Mortgages fall into two broad categories: fixed-rate and adjustable-rate. On a fixed-rate loan, the interest rate remains the same throughout the length of the loan. You know your monthly principal and interest payments won't ever change. Your total monthly payments will probably rise as property taxes and insurance premiums rise, but your payments, even down to the last one, are fairly predictable.

On an adjustable-rate mortgage (ARM), the interest rate varies. The starting interest rate is lower than the rate of a fixed-rate mortgage, but can increase (or decrease) a certain amount at specific intervals, usually once a year. There are normally two rate caps: one that limits how much the rate can be raised at each adjustment, and another that limits how much the rate can climb over the life of the mortgage. For example, the annual increase may cap at two percentage points and the lifetime increase at six percentage points. So a 6 percent ARM could climb to no more than 8 percent after the first year, and to no more than 12 percent over the life of the loan.

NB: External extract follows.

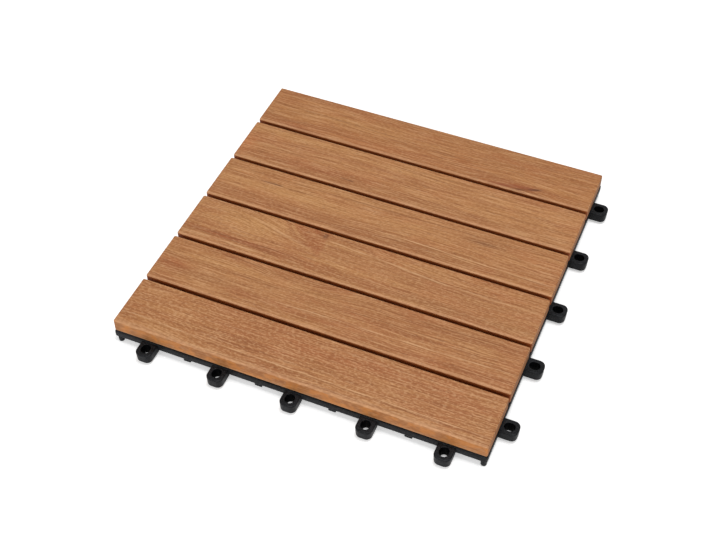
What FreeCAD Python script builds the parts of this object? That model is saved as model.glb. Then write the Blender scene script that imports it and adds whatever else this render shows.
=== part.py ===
# Interlocking deck tile: six hardwood slats screwed from beneath to one moulded plastic base.
# The origin is on the ground under the middle of the tile. X runs along the slats to the right,
# Y runs towards the back and Z runs up. All sizes are in millimetres.
import math
import os

import FreeCAD
import Part

V = FreeCAD.Vector

# Hardwood slats
slat_count = 6
slat_length = 300.0
slat_width = 47.0
slat_gap = 3.6
slat_thickness = 11.6
slat_arris = 0.9

# Moulded base: outer rail, top flange and ribs
base_overhang = 0.5
base_height = 6.8
base_corner_radius = 1.5
rail_wall = 2.4
flange_width = 15.0
flange_thickness = 1.0
rib_wall = 2.0
shallow_rib_depth = 5.0

# Feet that hold the base off the ground
foot_height = 5.0
corner_foot_radius = 2.2
corner_foot_inset = 1.1
corner_foot_tip = 0.7
rib_foot_width = 6.0
rib_foot_inset = 2.4

# Countersunk screws, driven up through bosses in the base
screw_length = 14.0
screw_radius = 1.6
screw_head_radius = 3.4
screw_head_rim = 0.4
screw_fit = 0.05
boss_radius = 5.0

# Flat sides of the small round details: screws, bosses and corner feet
few_sides = 8

# Loops on the front and right sides, each a little past the middle of its step
loops_per_side = 5
loop_shift = 1.2
loop_reach = 13.0
loop_width = 13.4
loop_corner_radius = 5.0
loop_taper_width = 0.4
loop_taper_height = 7.0
loop_rim_chamfer = 0.6
loop_hole_width = 7.2
loop_hole_length = 8.6
loop_end_wall = 2.4
loop_ground_gap = 1.9
loop_flange_gap = 0.2

# Pockets and pegs on the back and left sides, which take the loops of the next tile
lock_peg_clearance = 0.3
lock_peg_tip_gap = 0.4
pocket_side_clearance = 0.6
pocket_end_clearance = 1.0
pocket_wall = 1.6

# How far moulded features reach into each other where they are one piece
root = 0.5

# Worked out from the sizes above
slat_pitch = slat_width + slat_gap
deck_width = slat_count * slat_width + (slat_count - 1) * slat_gap
half_x = slat_length / 2 + base_overhang
half_y = deck_width / 2 + base_overhang
loop_pitch_x = slat_length / loops_per_side
loop_pitch_y = deck_width / loops_per_side
base_top = foot_height + base_height
flange_bottom = base_top - flange_thickness
tile_gap = slat_gap - 2 * base_overhang
screw_head_depth = screw_head_radius - screw_radius
loop_top = flange_bottom - loop_flange_gap
loop_hole_offset = loop_reach - loop_end_wall - loop_hole_length / 2
lock_peg_radius = loop_hole_width / 2 - lock_peg_clearance
lock_peg_inset = loop_hole_offset - tile_gap
lock_peg_tip = loop_ground_gap + lock_peg_tip_gap
pocket_width = loop_width + 2 * pocket_side_clearance
pocket_depth = loop_reach - tile_gap + pocket_end_clearance


def centred(count, pitch):
    """Places of a row of equal steps, centred on zero."""
    return [(k - (count - 1) / 2) * pitch for k in range(count)]


slat_rows = centred(slat_count, slat_pitch)
gap_rows = centred(slat_count - 1, slat_pitch)
loops_along_x = [x + loop_shift for x in centred(loops_per_side, loop_pitch_x)]
loops_along_y = [y + loop_shift for y in centred(loops_per_side, loop_pitch_y)]
between_along_x = centred(loops_per_side - 1, loop_pitch_x)
between_along_y = centred(loops_per_side - 1, loop_pitch_y)
rib_columns = centred(2 * loops_per_side - 1, loop_pitch_x / 2)
foot_columns = rib_columns[::2]
screw_columns = foot_columns[::2]


def block(x0, x1, y0, y1, z0, z1):
    """A box between two corners."""
    return Part.makeBox(x1 - x0, y1 - y0, z1 - z0, V(x0, y0, z0))


def post(radius, x, y, z0, z1):
    """An upright cylinder."""
    return Part.makeCylinder(radius, z1 - z0, V(x, y, z0))


def prism(radius, x, y, z0, z1):
    """An upright post with a few flat sides that touch a circle of the given radius."""
    reach = radius / math.cos(math.pi / few_sides)
    turns = [2 * math.pi * (k + 0.5) / few_sides for k in range(few_sides)]
    corners = [V(x + reach * math.cos(t), y + reach * math.sin(t), z0) for t in turns]
    return Part.Face(Part.makePolygon(corners + corners[:1])).extrude(V(0, 0, z1 - z0))


def upright_edges(shape):
    """The edges of a shape that run straight up."""
    return [e for e in shape.Edges if abs(e.tangentAt(e.FirstParameter).z) > 0.999]


def edges_at(shape, z):
    """The edges of a shape that lie flat at one height."""
    return [e for e in shape.Edges if abs(e.BoundBox.ZMin - z) < 0.01 and abs(e.BoundBox.ZMax - z) < 0.01]


def at(shape, x, y, z):
    """A copy of a shape, moved."""
    copy = shape.copy()
    copy.translate(V(x, y, z))
    return copy


def to_side(shape, place, turn, half):
    """Moves a feature drawn at the origin, pointing to +Y, to its place on one side of the base."""
    moved = at(shape, place, half, 0)
    moved.rotate(V(0, 0, 0), V(0, 0, 1), turn)
    return moved


def frame(x, y, width, z0, z1):
    """A rectangular ring of the given width, inside the rectangle from -x to x and -y to y."""
    outside = block(-x, x, -y, y, z0, z1)
    outside = outside.makeFillet(base_corner_radius, upright_edges(outside))
    return outside.cut(block(width - x, x - width, width - y, y - width, z0, z1))


def tongue(width, back, reach, radius, z0, z1):
    """An upright block that points to +Y from y = back, with its two far corners rounded."""
    h = width / 2
    r = radius
    d = r * (1 - 0.5 ** 0.5)
    outline = Part.Wire([
        Part.makeLine(V(-h, back, z0), V(-h, reach - r, z0)),
        Part.Arc(V(-h, reach - r, z0), V(d - h, reach - d, z0), V(r - h, reach, z0)).toShape(),
        Part.makeLine(V(r - h, reach, z0), V(h - r, reach, z0)),
        Part.Arc(V(h - r, reach, z0), V(h - d, reach - d, z0), V(h, reach - r, z0)).toShape(),
        Part.makeLine(V(h, reach - r, z0), V(h, back, z0)),
        Part.makeLine(V(h, back, z0), V(-h, back, z0)),
    ])
    return Part.Face(outline).extrude(V(0, 0, z1 - z0))


def long_hole(width, length, y, z0, z1):
    """A round-ended hole whose long way is along Y."""
    r = width / 2
    half = length / 2 - r
    hole = block(-r, r, y - half, y + half, z0, z1)
    ends = [post(r, 0, end, z0, z1) for end in (y - half, y + half)]
    return hole.multiFuse(ends).removeSplitter()


def loop():
    """One ring that stands out from the rail and takes a peg of the next tile. It narrows downwards."""
    ring = tongue(loop_width, -rail_wall, loop_reach, loop_corner_radius, loop_ground_gap, loop_top)
    for z, down, inward in ((loop_ground_gap, loop_taper_height, loop_taper_width),
                            (loop_top, loop_rim_chamfer, loop_rim_chamfer)):
        outer = [e for e in edges_at(ring, z) if e.BoundBox.YMax > 0]
        ring = ring.makeChamfer(down, inward, outer)
    return ring.cut(long_hole(loop_hole_width, loop_hole_length, loop_hole_offset,
                              loop_ground_gap - root, loop_top + root))


def pocket_walls():
    """The block round the space that a neighbour's loop slides up into."""
    w = pocket_width / 2 + pocket_wall
    return block(-w, w, -pocket_depth - pocket_wall, 0, foot_height, base_top)


def pocket_space():
    """The space itself, open below and through the rail."""
    w = pocket_width / 2
    return block(-w, w, -pocket_depth, root, foot_height - root, flange_bottom)


def lock_peg():
    """A peg that hangs from the flange into the neighbour's loop."""
    return post(lock_peg_radius, 0, -lock_peg_inset, lock_peg_tip, flange_bottom + root)


def rib_foot(x, y):
    """A square foot under a rib."""
    h = rib_foot_width / 2
    return block(x - h, x + h, y - h, y + h, 0, base_top - root)


def screw_shape(fit):
    """A countersunk screw that stands on its head at z = 0, or with a fit the space that it needs."""
    head = prism(screw_head_radius + fit, 0, 0, 0, screw_head_rim + screw_head_depth)
    head = head.makeChamfer(screw_head_depth, edges_at(head, screw_head_rim + screw_head_depth))
    return head.fuse(prism(screw_radius + fit, 0, 0, 0, screw_length + fit)).removeSplitter()


def slat(y):
    """One eased hardwood board with pilot holes in its underside."""
    board = block(-slat_length / 2, slat_length / 2, y - slat_width / 2, y + slat_width / 2,
                  base_top, base_top + slat_thickness)
    board = board.makeChamfer(slat_arris, board.Edges)
    holes = [at(screw_shape(screw_fit), x, y, foot_height) for x in screw_columns]
    return board.cut(Part.makeCompound(holes))


def ribs():
    """Ribs along Y from every loop and between them, deep ribs under the slats, shallow ones under the gaps."""
    h = rib_wall / 2
    x = half_x - root
    y = half_y - root
    along_y = [block(c - h, c + h, -y, y, foot_height, base_top) for c in rib_columns]
    deep = [block(-x, x, r - h, r + h, foot_height, base_top) for r in slat_rows]
    shallow = [block(-x, x, r - h, r + h, base_top - shallow_rib_depth, base_top) for r in gap_rows]
    return along_y + deep + shallow


def feet():
    """Slim feet at the corners, and square feet under the rib crossings and just behind the rail."""
    cx = half_x - corner_foot_radius - corner_foot_inset
    cy = half_y - corner_foot_radius - corner_foot_inset
    slim = prism(corner_foot_radius, 0, 0, 0, foot_height + root)
    slim = slim.makeChamfer(corner_foot_tip, edges_at(slim, 0))
    found = [at(slim, x, y, 0) for x in (-cx, cx) for y in (-cy, cy)]
    edge_x = half_x - rib_foot_inset - rib_foot_width / 2
    edge_y = half_y - rib_foot_inset - rib_foot_width / 2
    found += [rib_foot(x, y) for x in between_along_x for y in (-edge_y, edge_y)]
    found += [rib_foot(x, y) for x in (-edge_x, edge_x) for y in between_along_y]
    found += [rib_foot(x, y) for x in foot_columns for y in gap_rows[::2]]
    return found


def front_and_right(feature):
    """A feature at every place on the front and right sides."""
    front = [to_side(feature, -x, 180, half_y) for x in loops_along_x]
    return front + [to_side(feature, -y, -90, half_x) for y in loops_along_y]


def back_and_left(feature):
    """A feature at every place on the back and left sides."""
    back = [to_side(feature, x, 0, half_y) for x in loops_along_x]
    return back + [to_side(feature, y, 90, half_x) for y in loops_along_y]


def base_grid():
    """The whole moulding: rail, flange, ribs, bosses, feet, loops, pockets and pegs."""
    screw_places = [(x, y) for x in screw_columns for y in slat_rows]
    solids = [
        frame(half_x, half_y, rail_wall, foot_height, base_top),
        frame(half_x, half_y, flange_width, flange_bottom, base_top),
    ]
    solids += ribs() + feet() + back_and_left(pocket_walls())
    solids += [prism(boss_radius, x, y, foot_height, base_top) for x, y in screw_places]
    body = solids[0].multiFuse(solids[1:])
    hollows = [at(screw_shape(screw_fit), x, y, foot_height) for x, y in screw_places]
    hollows += back_and_left(pocket_space())
    body = body.cut(Part.makeCompound(hollows))
    added = front_and_right(loop()) + back_and_left(lock_peg())
    return body.multiFuse(added).removeSplitter()


def build():
    """Every node of the tile by name."""
    nodes = {"base_grid": base_grid()}
    for k, y in enumerate(slat_rows):
        nodes["slat_%d" % (k + 1)] = slat(y)
    screws = [at(screw_shape(0), x, y, foot_height) for y in slat_rows for x in screw_columns]
    nodes["screws"] = Part.makeCompound(screws)
    return nodes


os.makedirs("parts", exist_ok=True)
for name, shape in build().items():
    shape.exportStep("parts/%s.step" % name)
    box = shape.BoundBox
    print(name, "solids", len(shape.Solids), "valid", shape.isValid(), "volume %.0f" % shape.Volume,
          "x %.1f..%.1f y %.1f..%.1f z %.1f..%.1f" % (box.XMin, box.XMax, box.YMin, box.YMax, box.ZMin, box.ZMax))
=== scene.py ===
import math

import bmesh
import bpy
from mathutils import Euler, Matrix, Vector


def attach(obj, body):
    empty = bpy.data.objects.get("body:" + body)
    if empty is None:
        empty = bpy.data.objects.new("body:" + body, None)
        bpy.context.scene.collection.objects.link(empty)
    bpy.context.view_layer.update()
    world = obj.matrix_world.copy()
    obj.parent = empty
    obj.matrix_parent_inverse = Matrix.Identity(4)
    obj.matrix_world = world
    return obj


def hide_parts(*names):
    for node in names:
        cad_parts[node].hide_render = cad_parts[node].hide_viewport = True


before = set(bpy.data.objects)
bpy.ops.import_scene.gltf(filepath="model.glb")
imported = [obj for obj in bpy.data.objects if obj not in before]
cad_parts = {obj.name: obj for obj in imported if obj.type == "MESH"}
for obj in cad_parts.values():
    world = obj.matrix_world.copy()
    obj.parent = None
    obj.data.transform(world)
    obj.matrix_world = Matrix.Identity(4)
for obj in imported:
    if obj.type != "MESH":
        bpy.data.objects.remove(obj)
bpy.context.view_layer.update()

# The six slats are planed hardwood boards with softly eased arrises, oiled once and laid side by side with
# open gaps. Each is one piece of wood, screwed up from below, and each has its own figure: quiet straight
# grain, a flame by a small pin knot, a scratch or a few pale lines. The tile's sizes are in millimetres.
mm = 0.001
slat_count = 6
slat_length = 300.0
slat_width = 47.0
slat_gap = 3.6
slat_thickness = 11.6
slat_arris = 1.3
base_high = 11.8
deck_top = base_high + slat_thickness
slat_rows = [(k - (slat_count - 1) / 2) * (slat_width + slat_gap) for k in range(slat_count)]


def colour(code):
    """An sRGB hex colour as the linear numbers that the shader takes."""
    parts = [int(code[k:k + 2], 16) / 255 for k in (0, 2, 4)]
    return [c / 12.92 if c <= 0.04045 else ((c + 0.055) / 1.055) ** 2.4 for c in parts] + [1.0]


def add(tree, kind, *inputs, **settings):
    """A node of a material with its settings. Each input in turn is a value, a link from a socket or from a
    node's first output, or None to leave it as it is."""
    node = tree.nodes.new("ShaderNode" + kind)
    for key, value in settings.items():
        setattr(node, key, value)
    for socket, value in zip([s for s in node.inputs if s.enabled], inputs):
        if isinstance(value, bpy.types.Node):
            value = [s for s in value.outputs if s.enabled][0]
        if isinstance(value, bpy.types.NodeSocket):
            tree.links.new(value, socket)
        elif value is not None:
            socket.default_value = value
    return node


def window(tree, value, low, high, soft):
    """1 where a value lies between low and high, fading to 0 over a soft edge."""
    up = add(tree, "MapRange", value, low - soft, low + soft, 0.0, 1.0, interpolation_type="SMOOTHSTEP")
    down = add(tree, "MapRange", value, high - soft, high + soft, 1.0, 0.0, interpolation_type="SMOOTHSTEP")
    return add(tree, "Math", up, down, operation="MULTIPLY")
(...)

The ARM offers a lower interest rate, and therefore smaller mortgage payments, in the early years of the mortgage. On the other hand, the ARM is a gamble. You’re betting that you'll be able to handle larger payments if interest rates rise. They could also decrease, of course, but it's smart to look at the "worst-case scenario" when you’re deciding if you can handle an ARM.

Use this calculator to help you decide if a fixed-rate mortgage or ARM would be better for you.

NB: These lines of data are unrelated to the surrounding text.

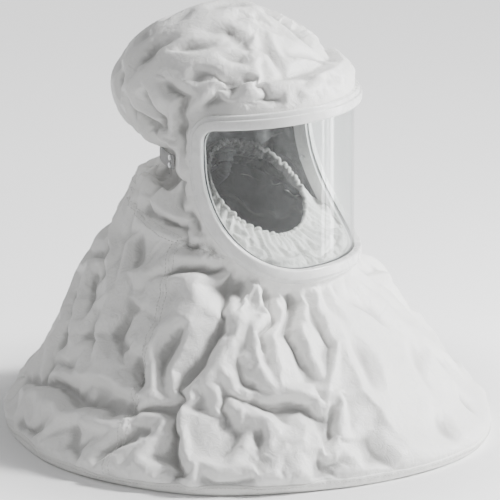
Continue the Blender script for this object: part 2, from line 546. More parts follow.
def on_cloth(bearing, z, lift=0.0):
    """Final positions and normals of the cloth at (bearing in degrees, height in mm), lifted along the normal."""
    bearing, z = np.broadcast_arrays(np.asarray(bearing, float), np.asarray(z, float))
    r = shell_radius(bearing, np.minimum(z, 418.0))
    a = np.radians(bearing)
    base = np.column_stack([r * np.sin(a), -r * np.cos(a), z])
    pos, nor = np.empty_like(base), np.empty_like(base)
    for i, b in enumerate(base):
        q, _, f, _ = BASE_TREE.find_nearest(b)
        A, B, C = P0[TRI[f]]
        v0, v1, v2 = B - A, C - A, np.array(q) - A
        d00, d01, d11, d20, d21 = v0 @ v0, v0 @ v1, v1 @ v1, v2 @ v0, v2 @ v1
        den = max(d00 * d11 - d01 * d01, 1e-12)
        v, w = (d11 * d20 - d01 * d21) / den, (d00 * d21 - d01 * d20) / den
        k = np.array([1 - v - w, v, w])
        pos[i] = k @ P2[TRI[f]]
        n = k @ N2[TRI[f]]
        nor[i] = n / max(np.linalg.norm(n), 1e-9)
    return pos + nor * lift, nor


# ---------------------------------------------------------------- mesh helpers (all lengths in mm)
scene = bpy.context.scene


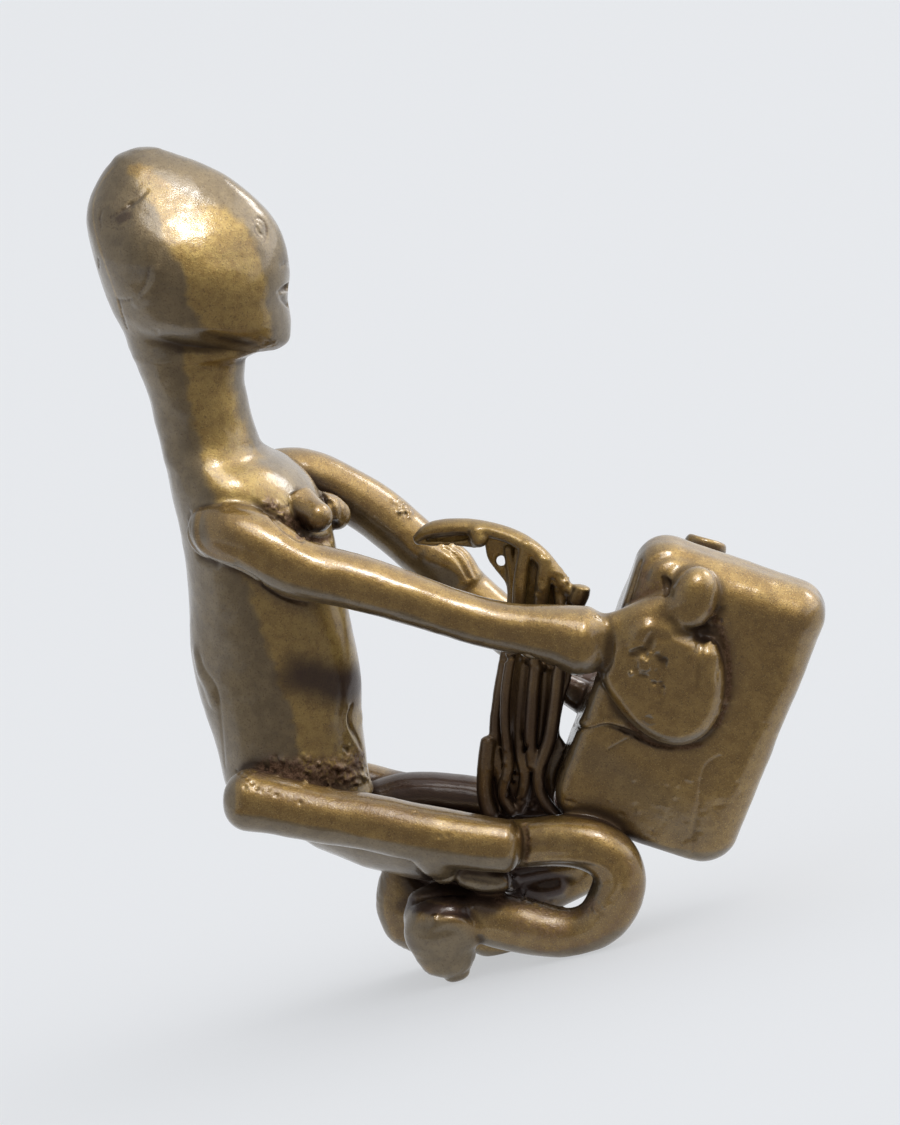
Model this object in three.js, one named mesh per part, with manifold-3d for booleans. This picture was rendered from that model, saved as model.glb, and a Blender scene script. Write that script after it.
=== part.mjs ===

The Loan Application Process

The best approach to applying for a mortgage is summed up by the scout motto: Be prepared.

You will be asked to fill out an application form, either before or at the loan interview. The lender will also need documentation to support the information you fill in on the application form. Use the checklist below to gather the necessary documents. Bring everything with you to the interview. Being prepared will make the process both easier and faster.

Loan Interview Checklist

  • The complete signed purchase contract including all exhibits/amendments and/or counter-offers
  • A receipt for your deposit with the seller or escrow company
  • Proof of income - Bring stubs from last month's paychecks and W-2 forms for the last two years. If you're a two-income household, bring documents for both of you.
  • If you’re self-employed, bring copies of at least the last two years’ tax returns and a year-to-date profit/loss statement.
  • Statements for all checking, savings, and deposit accounts
  • Stock/bond statements, if applicable
  • Award letters (Social Security, disability, retirement), if applicable
  • If you're divorced, a copy of the divorce decree and proof of receipt of payment for alimony and/or child support
  • Your checkbook. You’ll have to pay the following fees:
Credit record check. This is usually about $40. It's a good idea to get a copy of your credit record before applying for the loan, just to make sure there are no mistakes or old problems. To check your credit report, contact Equifax, Experian, or Trans Union Corp.

Appraisal fee. The lender hires an appraiser to determine if the market value of the house is sufficient to cover the mortgage amount. This usually costs between $150 and $300.

Loan application fee. The lender may charge a nonrefundable fee to cover the costs of processing your loan.